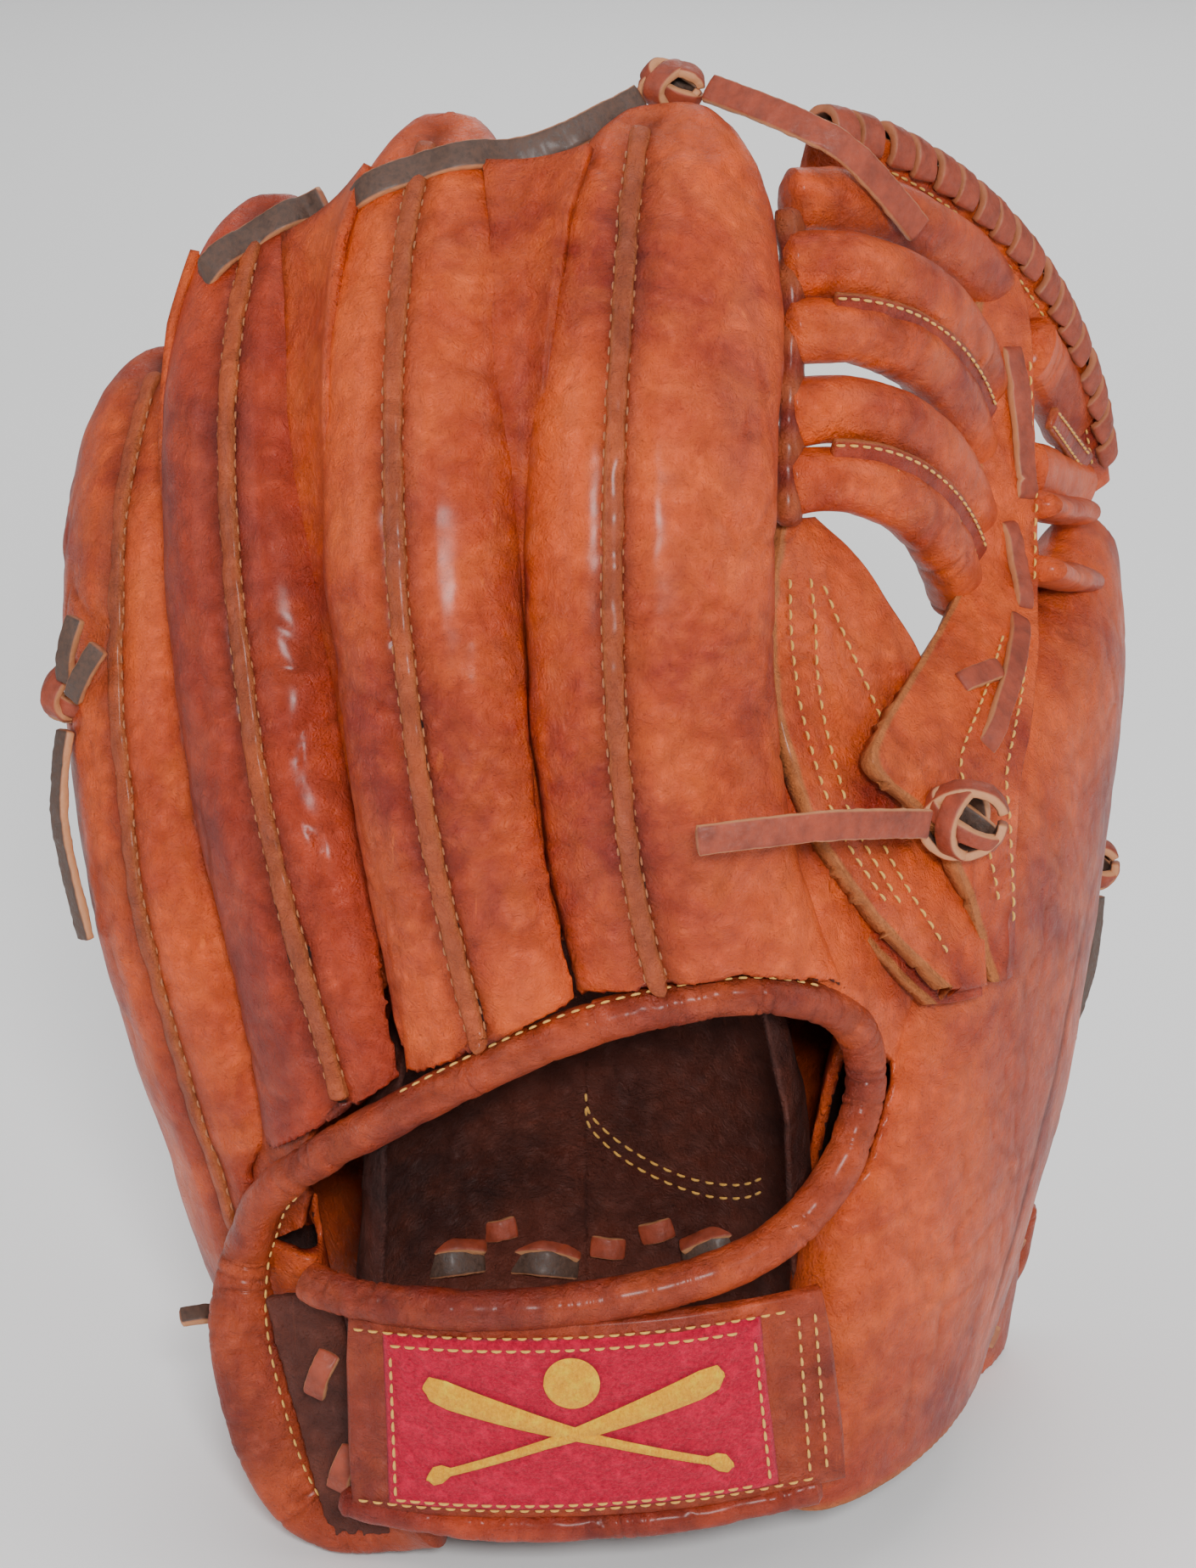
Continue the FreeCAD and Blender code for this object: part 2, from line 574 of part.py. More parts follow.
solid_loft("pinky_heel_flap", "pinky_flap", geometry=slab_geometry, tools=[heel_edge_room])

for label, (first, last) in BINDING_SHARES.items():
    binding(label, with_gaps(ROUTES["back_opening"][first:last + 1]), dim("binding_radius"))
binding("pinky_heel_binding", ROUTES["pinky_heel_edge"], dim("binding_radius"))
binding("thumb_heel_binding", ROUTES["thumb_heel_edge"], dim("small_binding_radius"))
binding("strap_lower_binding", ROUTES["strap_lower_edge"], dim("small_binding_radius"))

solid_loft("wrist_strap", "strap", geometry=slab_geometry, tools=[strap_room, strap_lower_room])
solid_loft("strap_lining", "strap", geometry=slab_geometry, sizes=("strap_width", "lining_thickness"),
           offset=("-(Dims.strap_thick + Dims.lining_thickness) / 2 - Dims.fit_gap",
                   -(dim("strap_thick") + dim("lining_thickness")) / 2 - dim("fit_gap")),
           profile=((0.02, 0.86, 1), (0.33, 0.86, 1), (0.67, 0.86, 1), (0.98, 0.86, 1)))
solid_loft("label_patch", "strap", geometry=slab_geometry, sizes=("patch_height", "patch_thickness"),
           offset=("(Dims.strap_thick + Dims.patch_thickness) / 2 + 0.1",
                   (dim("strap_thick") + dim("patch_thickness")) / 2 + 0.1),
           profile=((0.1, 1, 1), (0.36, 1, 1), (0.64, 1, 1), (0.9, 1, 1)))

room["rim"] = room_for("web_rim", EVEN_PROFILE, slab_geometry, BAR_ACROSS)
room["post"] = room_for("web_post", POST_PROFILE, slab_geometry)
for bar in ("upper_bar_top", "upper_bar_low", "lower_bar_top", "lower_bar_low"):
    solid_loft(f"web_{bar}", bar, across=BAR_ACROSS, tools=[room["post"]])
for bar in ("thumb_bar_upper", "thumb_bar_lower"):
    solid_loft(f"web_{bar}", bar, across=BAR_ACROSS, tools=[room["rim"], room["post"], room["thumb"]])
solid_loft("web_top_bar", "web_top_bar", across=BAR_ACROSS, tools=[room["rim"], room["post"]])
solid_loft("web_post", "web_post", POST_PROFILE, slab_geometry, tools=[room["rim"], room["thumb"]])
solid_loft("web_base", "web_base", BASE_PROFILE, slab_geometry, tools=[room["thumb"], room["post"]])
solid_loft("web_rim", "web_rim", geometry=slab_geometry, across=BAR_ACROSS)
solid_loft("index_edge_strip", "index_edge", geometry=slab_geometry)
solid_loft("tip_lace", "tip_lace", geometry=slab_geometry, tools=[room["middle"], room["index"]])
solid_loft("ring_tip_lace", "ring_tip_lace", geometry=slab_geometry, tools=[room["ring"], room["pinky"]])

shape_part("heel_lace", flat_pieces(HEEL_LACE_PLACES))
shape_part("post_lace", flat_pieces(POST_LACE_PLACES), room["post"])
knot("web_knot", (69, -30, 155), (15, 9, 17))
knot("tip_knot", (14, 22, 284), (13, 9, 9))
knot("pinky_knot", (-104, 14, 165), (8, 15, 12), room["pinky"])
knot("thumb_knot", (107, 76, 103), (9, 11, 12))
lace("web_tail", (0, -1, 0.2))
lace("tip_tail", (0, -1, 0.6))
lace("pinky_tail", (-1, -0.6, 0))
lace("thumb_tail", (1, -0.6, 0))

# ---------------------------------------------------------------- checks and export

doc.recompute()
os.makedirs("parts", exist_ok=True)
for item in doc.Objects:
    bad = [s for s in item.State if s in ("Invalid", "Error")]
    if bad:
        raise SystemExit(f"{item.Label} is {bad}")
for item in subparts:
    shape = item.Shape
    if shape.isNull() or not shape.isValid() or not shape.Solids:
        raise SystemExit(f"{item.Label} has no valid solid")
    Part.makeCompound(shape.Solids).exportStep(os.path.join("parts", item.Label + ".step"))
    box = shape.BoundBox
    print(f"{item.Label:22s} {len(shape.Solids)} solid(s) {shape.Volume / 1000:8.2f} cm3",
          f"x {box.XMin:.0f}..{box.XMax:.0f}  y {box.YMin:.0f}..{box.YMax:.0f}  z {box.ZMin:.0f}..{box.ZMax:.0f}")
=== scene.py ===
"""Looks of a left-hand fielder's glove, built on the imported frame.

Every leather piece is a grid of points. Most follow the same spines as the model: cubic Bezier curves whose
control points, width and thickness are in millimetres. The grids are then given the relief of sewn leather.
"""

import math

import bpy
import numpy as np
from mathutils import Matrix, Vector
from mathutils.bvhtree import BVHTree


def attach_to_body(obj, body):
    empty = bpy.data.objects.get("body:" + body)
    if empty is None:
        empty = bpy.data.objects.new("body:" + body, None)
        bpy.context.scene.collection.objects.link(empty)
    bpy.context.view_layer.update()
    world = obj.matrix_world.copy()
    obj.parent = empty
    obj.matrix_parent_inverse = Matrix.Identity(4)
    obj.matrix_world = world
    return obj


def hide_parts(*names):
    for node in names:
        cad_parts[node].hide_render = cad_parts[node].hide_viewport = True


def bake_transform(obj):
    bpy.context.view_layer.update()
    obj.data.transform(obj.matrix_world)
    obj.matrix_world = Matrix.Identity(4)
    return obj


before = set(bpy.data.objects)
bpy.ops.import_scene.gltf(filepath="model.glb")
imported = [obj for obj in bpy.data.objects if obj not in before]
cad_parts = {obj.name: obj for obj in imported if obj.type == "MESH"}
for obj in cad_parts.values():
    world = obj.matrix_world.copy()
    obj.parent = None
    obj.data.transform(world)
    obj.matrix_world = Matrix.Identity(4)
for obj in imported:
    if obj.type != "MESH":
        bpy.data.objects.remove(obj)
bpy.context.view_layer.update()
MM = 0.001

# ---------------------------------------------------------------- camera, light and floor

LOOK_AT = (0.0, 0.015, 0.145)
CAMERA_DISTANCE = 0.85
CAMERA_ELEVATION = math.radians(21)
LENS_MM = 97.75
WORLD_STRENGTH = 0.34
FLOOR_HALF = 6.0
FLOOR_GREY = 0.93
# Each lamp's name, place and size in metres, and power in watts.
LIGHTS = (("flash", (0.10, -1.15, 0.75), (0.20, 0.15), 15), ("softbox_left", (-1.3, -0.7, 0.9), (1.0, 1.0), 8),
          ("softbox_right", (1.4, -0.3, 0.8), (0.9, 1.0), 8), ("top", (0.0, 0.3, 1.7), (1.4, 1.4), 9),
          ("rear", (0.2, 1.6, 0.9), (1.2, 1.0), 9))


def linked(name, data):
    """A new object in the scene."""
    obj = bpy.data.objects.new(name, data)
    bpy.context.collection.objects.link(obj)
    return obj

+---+

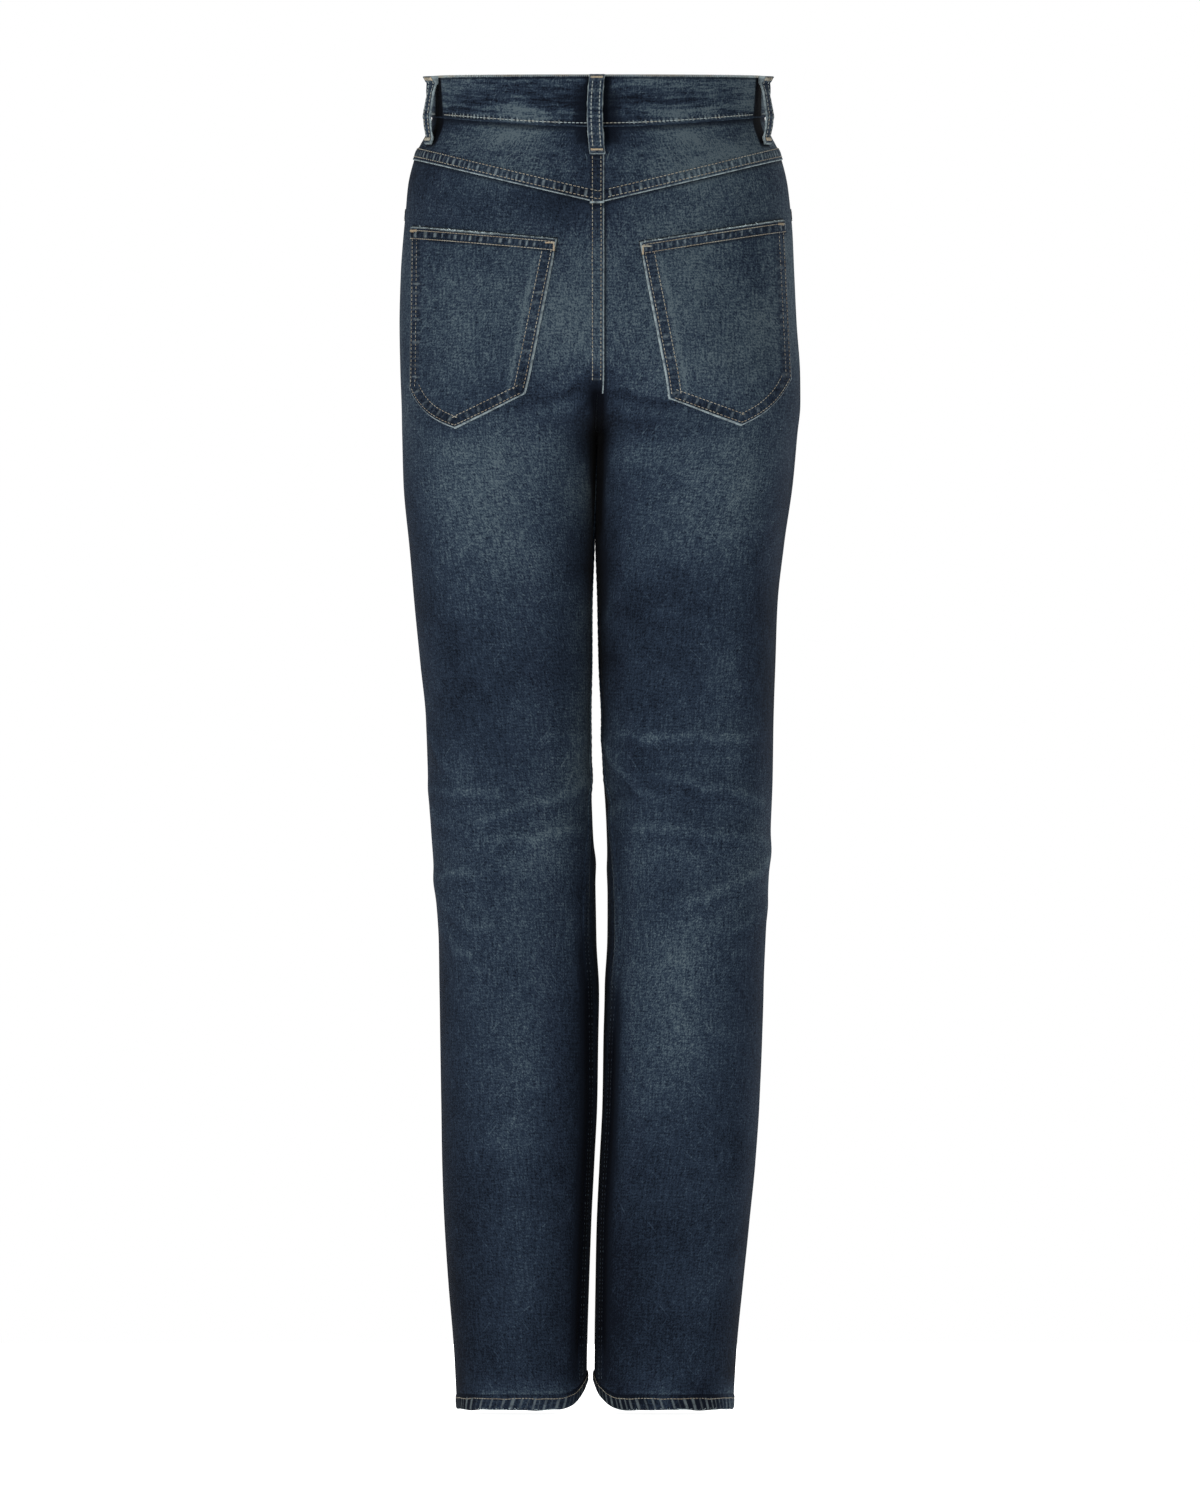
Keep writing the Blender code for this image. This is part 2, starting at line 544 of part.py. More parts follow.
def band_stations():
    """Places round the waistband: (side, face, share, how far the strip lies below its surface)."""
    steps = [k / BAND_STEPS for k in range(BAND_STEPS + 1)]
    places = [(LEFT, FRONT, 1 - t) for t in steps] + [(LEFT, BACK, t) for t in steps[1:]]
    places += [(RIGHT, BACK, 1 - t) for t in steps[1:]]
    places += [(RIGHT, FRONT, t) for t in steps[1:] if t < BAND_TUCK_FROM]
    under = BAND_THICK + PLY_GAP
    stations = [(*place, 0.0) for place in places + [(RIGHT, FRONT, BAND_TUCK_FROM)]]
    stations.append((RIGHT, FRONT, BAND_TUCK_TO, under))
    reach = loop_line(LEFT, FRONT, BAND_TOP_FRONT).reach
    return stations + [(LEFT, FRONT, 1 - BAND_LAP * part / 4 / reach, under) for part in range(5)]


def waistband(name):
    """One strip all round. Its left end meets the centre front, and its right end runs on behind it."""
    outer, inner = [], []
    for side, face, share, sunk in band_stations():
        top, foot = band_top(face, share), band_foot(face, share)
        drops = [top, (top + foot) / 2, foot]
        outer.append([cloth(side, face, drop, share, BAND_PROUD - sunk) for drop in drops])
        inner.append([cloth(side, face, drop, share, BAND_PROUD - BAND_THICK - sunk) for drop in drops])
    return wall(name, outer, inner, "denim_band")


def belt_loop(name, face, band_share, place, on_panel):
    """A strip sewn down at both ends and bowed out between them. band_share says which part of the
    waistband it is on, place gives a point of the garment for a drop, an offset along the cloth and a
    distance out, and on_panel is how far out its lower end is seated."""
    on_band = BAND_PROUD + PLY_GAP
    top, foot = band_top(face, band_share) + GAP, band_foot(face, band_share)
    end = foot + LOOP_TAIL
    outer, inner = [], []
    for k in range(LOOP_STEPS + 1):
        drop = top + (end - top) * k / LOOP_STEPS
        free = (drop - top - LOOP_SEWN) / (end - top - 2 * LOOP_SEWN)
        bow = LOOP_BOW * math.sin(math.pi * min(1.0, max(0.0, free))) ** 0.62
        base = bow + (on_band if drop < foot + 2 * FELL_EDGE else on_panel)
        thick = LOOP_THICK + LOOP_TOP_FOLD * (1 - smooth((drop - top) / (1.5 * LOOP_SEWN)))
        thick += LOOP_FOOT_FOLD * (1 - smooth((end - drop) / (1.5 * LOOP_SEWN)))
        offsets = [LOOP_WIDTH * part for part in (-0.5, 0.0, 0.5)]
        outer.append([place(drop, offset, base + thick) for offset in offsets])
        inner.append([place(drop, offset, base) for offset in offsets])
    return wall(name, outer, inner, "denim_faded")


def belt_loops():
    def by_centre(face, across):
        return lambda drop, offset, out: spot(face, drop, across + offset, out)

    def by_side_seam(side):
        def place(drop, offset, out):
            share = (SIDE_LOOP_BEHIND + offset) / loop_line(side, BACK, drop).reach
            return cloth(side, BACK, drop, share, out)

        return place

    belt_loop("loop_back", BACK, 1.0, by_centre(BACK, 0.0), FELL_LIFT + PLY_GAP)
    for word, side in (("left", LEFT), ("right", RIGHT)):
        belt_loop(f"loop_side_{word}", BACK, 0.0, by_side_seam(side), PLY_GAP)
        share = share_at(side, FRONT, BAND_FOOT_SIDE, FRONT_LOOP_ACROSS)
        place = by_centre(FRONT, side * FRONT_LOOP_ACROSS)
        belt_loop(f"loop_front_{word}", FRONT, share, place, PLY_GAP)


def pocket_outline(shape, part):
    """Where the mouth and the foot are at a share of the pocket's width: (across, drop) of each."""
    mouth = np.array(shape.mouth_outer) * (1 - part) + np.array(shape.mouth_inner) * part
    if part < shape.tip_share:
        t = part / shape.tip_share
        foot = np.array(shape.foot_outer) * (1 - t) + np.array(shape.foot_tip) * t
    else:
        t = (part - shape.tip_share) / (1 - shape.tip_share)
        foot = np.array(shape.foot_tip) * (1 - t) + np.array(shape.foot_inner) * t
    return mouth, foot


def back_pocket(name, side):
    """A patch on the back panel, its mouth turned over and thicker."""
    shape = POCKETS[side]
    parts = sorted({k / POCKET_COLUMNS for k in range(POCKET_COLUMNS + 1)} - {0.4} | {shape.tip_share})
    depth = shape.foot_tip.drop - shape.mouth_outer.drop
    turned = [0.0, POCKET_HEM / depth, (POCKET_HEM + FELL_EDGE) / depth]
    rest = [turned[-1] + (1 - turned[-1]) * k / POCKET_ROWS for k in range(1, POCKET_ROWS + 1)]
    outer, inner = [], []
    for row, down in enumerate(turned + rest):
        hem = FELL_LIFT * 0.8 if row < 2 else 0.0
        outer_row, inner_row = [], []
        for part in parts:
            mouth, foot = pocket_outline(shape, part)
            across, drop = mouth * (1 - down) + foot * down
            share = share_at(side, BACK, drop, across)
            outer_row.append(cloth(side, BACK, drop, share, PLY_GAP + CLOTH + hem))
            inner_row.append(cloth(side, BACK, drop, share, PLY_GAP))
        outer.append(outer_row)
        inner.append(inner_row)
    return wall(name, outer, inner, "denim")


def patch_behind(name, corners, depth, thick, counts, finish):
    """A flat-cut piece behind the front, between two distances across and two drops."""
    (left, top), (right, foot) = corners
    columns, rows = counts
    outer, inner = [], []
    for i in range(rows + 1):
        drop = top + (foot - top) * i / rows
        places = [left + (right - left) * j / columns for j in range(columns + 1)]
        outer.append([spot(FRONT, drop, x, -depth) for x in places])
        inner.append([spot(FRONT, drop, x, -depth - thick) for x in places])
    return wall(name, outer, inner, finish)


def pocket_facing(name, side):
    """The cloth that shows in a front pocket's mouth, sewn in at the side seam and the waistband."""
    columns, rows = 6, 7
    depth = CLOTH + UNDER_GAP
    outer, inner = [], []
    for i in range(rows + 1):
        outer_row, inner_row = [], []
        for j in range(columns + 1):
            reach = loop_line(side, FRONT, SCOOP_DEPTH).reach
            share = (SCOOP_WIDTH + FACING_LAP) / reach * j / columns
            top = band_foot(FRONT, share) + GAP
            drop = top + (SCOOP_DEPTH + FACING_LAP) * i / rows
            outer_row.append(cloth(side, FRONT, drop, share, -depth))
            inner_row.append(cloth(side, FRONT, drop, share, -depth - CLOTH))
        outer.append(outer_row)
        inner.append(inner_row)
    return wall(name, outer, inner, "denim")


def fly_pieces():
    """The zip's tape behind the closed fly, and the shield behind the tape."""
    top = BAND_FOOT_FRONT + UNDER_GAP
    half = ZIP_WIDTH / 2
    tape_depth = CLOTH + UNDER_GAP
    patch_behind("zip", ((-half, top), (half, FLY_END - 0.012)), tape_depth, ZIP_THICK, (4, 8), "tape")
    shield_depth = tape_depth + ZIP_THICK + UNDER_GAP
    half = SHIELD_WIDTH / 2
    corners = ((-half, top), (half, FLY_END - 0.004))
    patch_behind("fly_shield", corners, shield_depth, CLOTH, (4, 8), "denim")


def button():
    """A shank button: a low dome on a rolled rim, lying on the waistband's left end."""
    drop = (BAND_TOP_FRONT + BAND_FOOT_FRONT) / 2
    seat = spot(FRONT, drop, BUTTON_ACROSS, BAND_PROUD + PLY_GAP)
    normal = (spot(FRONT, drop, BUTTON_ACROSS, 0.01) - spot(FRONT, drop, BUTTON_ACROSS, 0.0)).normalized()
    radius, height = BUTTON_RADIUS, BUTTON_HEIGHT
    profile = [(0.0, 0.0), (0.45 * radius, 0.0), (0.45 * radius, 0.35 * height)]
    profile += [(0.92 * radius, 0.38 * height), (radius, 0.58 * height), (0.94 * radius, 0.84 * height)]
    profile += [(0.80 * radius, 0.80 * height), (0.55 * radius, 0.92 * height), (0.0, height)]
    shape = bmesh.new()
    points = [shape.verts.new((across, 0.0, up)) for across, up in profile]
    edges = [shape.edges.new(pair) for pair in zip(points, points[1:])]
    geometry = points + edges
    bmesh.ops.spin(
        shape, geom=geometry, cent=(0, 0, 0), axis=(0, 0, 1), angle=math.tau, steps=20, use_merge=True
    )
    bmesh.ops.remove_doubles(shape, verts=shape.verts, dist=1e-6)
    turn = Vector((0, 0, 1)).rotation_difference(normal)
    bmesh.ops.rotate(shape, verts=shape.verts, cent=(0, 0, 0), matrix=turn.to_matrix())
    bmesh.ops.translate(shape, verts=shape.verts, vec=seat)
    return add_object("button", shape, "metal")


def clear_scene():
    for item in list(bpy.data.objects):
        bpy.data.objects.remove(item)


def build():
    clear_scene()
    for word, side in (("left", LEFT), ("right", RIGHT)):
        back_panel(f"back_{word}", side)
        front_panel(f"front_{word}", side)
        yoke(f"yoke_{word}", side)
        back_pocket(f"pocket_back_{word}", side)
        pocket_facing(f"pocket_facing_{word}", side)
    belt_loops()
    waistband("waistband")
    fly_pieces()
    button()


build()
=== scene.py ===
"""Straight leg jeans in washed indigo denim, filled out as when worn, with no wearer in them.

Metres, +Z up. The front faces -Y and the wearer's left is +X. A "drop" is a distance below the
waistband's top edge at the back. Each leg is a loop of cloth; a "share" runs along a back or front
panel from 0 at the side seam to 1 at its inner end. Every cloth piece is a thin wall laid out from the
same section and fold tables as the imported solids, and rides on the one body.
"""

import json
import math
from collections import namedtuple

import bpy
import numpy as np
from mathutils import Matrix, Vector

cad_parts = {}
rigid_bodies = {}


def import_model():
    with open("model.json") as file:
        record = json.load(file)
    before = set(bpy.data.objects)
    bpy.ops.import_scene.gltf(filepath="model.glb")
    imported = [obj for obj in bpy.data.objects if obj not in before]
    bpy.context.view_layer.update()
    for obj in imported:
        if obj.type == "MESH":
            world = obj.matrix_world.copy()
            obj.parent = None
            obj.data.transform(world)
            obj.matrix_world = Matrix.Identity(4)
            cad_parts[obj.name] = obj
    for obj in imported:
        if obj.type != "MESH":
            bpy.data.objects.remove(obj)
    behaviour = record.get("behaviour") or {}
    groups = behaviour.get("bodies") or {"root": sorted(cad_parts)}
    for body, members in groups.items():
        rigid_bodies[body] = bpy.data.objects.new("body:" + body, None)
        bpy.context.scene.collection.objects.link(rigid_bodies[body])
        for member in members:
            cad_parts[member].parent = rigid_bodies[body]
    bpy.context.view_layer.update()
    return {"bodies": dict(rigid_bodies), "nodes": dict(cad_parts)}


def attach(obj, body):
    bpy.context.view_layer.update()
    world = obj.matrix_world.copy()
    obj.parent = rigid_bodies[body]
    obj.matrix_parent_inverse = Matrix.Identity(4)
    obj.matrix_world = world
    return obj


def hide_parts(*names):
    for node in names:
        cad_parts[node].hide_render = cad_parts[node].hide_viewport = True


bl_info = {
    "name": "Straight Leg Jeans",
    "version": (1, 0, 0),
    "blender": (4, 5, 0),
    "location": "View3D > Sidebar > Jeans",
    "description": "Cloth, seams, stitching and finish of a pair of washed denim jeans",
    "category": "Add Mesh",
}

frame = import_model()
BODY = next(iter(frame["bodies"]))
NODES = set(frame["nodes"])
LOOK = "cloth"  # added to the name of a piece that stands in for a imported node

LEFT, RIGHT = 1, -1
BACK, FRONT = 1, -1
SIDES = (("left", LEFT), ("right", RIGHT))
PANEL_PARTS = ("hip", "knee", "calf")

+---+

_What is expected_
Take exactly the lines from the one containing "box = shape.BoundBox" through the one containing "from mathutils.bvhtree import BVHTree" in the data above, and output them with nothing added.

_Worked solution_
    box = shape.BoundBox
    print(f"{item.Label:22s} {len(shape.Solids)} solid(s) {shape.Volume / 1000:8.2f} cm3",
          f"x {box.XMin:.0f}..{box.XMax:.0f}  y {box.YMin:.0f}..{box.YMax:.0f}  z {box.ZMin:.0f}..{box.ZMax:.0f}")
=== scene.py ===
"""Looks of a left-hand fielder's glove, built on the imported frame.

Every leather piece is a grid of points. Most follow the same spines as the model: cubic Bezier curves whose
control points, width and thickness are in millimetres. The grids are then given the relief of sewn leather.
"""

import math

import bpy
import numpy as np
from mathutils import Matrix, Vector
from mathutils.bvhtree import BVHTree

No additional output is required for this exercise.